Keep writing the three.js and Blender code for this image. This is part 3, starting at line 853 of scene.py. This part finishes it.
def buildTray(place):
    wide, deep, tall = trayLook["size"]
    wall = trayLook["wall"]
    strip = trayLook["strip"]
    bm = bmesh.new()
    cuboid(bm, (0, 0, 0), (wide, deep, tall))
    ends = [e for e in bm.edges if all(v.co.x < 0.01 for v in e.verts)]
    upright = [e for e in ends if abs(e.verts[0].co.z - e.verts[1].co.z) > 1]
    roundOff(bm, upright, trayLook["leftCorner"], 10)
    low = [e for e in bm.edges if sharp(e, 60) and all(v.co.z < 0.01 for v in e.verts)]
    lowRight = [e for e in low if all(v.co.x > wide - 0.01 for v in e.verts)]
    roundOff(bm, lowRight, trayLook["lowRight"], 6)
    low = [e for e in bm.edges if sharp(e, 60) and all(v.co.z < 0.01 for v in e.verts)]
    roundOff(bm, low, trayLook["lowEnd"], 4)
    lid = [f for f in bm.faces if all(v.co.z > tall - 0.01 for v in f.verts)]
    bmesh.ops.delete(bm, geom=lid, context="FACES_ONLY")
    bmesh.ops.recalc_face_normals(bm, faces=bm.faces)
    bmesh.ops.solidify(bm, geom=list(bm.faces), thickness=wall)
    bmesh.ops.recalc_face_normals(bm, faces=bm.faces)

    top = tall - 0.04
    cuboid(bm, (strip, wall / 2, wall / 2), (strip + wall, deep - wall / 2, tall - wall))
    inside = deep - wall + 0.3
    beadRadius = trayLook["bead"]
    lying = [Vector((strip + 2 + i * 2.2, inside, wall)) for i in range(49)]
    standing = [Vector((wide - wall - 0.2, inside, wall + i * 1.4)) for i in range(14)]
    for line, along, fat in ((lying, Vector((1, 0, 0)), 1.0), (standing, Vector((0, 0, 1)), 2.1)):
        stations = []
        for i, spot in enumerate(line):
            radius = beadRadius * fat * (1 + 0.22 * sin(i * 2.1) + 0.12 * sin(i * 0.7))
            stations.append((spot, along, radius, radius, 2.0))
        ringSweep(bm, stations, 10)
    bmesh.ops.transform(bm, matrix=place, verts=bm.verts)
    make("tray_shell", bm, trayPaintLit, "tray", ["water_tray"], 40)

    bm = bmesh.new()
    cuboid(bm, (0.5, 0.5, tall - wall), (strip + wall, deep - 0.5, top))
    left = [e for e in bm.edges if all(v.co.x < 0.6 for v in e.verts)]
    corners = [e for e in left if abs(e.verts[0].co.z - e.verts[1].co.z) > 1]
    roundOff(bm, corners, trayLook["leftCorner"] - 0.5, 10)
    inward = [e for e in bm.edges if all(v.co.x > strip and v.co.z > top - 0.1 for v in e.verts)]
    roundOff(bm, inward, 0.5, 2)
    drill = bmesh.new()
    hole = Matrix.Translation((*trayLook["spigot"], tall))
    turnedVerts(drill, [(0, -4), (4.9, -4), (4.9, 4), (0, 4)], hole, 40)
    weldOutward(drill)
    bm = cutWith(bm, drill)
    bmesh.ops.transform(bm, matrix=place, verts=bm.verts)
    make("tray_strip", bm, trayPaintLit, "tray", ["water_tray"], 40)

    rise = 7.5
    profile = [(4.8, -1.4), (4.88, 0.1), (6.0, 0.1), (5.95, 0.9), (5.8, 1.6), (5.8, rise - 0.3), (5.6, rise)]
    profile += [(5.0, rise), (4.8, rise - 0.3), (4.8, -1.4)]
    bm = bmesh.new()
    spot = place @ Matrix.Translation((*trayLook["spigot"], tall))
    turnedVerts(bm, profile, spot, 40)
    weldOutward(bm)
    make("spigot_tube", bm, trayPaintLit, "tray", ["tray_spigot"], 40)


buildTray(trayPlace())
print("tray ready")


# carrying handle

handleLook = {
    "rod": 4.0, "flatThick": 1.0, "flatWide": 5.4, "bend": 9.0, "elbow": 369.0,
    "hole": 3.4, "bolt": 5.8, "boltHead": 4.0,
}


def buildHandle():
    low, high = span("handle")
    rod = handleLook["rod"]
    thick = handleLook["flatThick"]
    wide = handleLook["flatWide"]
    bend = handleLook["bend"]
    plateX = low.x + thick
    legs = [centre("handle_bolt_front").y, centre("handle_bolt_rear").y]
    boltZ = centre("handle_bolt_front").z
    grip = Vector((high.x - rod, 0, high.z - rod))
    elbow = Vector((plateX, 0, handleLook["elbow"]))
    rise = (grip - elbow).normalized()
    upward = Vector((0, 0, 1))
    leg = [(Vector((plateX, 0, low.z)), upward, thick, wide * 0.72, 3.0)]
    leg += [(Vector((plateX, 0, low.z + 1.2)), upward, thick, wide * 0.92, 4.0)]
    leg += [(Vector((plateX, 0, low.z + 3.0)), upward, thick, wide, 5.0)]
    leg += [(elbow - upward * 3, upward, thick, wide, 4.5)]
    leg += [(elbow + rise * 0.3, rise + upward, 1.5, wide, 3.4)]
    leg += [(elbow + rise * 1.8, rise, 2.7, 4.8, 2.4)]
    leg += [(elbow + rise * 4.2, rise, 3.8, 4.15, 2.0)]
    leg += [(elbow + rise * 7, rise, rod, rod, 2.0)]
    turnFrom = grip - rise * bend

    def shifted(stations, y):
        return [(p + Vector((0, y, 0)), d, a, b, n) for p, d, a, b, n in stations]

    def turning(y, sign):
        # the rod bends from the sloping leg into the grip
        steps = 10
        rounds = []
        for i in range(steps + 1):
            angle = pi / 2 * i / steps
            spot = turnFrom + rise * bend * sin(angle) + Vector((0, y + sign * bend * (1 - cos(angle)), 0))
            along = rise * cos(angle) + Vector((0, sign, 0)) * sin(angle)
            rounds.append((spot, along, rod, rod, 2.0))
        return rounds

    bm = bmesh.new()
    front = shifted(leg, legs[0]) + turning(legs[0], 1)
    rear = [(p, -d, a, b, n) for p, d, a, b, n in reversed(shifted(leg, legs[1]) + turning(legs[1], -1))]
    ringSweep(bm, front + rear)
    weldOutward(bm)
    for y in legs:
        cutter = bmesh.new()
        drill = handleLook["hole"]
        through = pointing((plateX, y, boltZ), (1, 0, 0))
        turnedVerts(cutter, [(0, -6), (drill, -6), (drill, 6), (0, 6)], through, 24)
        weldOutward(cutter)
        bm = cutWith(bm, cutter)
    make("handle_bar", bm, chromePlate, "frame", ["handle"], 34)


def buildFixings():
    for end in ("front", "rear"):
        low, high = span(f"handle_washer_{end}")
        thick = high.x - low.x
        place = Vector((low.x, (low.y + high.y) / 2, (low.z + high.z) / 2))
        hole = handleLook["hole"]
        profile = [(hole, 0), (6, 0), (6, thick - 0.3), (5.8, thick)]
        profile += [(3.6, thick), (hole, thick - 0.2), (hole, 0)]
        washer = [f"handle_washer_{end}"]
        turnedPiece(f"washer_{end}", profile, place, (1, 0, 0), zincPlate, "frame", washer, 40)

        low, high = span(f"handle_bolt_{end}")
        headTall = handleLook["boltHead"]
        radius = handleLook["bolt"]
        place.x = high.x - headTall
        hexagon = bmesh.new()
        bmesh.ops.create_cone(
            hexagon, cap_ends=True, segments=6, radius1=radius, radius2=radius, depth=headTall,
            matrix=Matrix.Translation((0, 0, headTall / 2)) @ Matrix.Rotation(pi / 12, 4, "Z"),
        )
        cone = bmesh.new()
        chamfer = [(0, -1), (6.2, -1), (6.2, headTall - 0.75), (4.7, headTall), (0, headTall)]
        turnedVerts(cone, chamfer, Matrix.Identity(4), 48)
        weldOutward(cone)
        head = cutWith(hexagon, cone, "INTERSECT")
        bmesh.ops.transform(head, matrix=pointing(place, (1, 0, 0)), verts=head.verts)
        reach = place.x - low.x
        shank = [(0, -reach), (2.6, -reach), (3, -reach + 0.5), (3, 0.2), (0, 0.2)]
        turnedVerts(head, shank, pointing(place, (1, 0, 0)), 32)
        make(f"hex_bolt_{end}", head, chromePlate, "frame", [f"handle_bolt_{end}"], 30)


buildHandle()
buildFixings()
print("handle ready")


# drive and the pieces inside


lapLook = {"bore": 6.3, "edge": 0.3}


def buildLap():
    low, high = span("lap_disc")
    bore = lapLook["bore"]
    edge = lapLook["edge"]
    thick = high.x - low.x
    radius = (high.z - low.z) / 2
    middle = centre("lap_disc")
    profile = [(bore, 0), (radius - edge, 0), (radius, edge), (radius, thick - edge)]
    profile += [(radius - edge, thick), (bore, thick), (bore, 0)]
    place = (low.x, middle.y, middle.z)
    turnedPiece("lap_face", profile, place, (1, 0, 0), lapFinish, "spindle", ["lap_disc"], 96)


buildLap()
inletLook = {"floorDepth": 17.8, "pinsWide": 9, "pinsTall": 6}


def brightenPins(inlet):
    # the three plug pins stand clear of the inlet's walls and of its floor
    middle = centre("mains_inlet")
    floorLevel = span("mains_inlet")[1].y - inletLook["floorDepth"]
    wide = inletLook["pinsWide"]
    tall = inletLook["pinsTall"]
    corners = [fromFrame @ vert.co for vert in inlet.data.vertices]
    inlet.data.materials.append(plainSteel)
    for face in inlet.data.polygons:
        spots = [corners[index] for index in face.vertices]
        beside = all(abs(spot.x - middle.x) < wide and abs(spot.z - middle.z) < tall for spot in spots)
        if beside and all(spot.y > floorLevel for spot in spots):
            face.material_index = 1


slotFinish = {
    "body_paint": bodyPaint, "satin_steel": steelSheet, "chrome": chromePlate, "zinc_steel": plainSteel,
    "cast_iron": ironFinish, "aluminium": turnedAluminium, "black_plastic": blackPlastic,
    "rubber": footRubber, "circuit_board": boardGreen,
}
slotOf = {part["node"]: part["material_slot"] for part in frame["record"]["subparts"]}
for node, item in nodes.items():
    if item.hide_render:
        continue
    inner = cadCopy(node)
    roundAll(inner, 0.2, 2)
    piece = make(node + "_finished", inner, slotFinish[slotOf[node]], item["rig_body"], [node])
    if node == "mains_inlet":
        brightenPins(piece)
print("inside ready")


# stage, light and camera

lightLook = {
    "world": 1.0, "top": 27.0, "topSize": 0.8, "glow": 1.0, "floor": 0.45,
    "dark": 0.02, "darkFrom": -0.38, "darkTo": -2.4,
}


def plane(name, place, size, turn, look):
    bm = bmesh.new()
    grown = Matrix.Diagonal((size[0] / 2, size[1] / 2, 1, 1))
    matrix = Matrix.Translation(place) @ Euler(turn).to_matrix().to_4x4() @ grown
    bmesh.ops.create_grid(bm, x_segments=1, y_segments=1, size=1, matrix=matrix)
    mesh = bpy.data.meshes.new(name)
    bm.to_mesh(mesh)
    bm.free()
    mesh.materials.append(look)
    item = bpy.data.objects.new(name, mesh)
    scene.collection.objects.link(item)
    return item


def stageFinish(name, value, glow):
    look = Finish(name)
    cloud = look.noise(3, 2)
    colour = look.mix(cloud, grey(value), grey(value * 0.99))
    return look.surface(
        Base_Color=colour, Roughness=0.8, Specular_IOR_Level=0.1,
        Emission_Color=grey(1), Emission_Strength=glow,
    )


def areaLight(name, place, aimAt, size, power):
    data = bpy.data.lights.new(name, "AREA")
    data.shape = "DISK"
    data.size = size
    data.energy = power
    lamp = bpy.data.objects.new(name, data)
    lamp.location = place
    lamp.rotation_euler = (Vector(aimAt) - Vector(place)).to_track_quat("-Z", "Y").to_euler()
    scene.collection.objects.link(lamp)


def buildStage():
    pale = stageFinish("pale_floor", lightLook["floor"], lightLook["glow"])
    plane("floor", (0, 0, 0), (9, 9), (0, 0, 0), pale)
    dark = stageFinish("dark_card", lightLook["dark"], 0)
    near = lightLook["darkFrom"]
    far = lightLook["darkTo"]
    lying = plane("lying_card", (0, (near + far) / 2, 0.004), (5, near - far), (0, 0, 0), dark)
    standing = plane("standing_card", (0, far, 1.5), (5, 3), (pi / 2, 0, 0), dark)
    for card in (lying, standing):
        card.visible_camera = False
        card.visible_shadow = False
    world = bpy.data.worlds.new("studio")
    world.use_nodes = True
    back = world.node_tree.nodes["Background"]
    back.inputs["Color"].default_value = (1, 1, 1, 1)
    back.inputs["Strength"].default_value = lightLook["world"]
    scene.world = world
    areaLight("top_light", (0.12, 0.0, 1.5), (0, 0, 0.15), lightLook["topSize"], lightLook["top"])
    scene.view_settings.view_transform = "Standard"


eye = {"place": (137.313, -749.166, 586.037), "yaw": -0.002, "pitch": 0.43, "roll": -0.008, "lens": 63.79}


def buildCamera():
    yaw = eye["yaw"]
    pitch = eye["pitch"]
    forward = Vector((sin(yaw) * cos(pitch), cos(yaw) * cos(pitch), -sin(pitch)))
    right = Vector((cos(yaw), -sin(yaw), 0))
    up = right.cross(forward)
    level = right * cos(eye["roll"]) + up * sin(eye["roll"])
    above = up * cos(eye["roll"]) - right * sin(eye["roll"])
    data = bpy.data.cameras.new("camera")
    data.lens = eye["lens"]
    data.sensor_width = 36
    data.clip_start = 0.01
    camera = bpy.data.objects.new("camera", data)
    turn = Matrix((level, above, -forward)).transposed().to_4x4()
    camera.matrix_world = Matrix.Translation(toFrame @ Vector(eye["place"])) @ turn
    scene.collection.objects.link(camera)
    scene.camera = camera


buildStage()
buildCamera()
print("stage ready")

※

Write out every line of the data that holds the word "scene".

### RESULT OF THE TASK
Keep writing the three.js and Blender code for this image. This is part 3, starting at line 853 of scene.py. This part finishes it.
    scene.collection.objects.link(item)
    scene.collection.objects.link(lamp)
    scene.world = world
    scene.view_settings.view_transform = "Standard"
    scene.collection.objects.link(camera)
    scene.camera = camera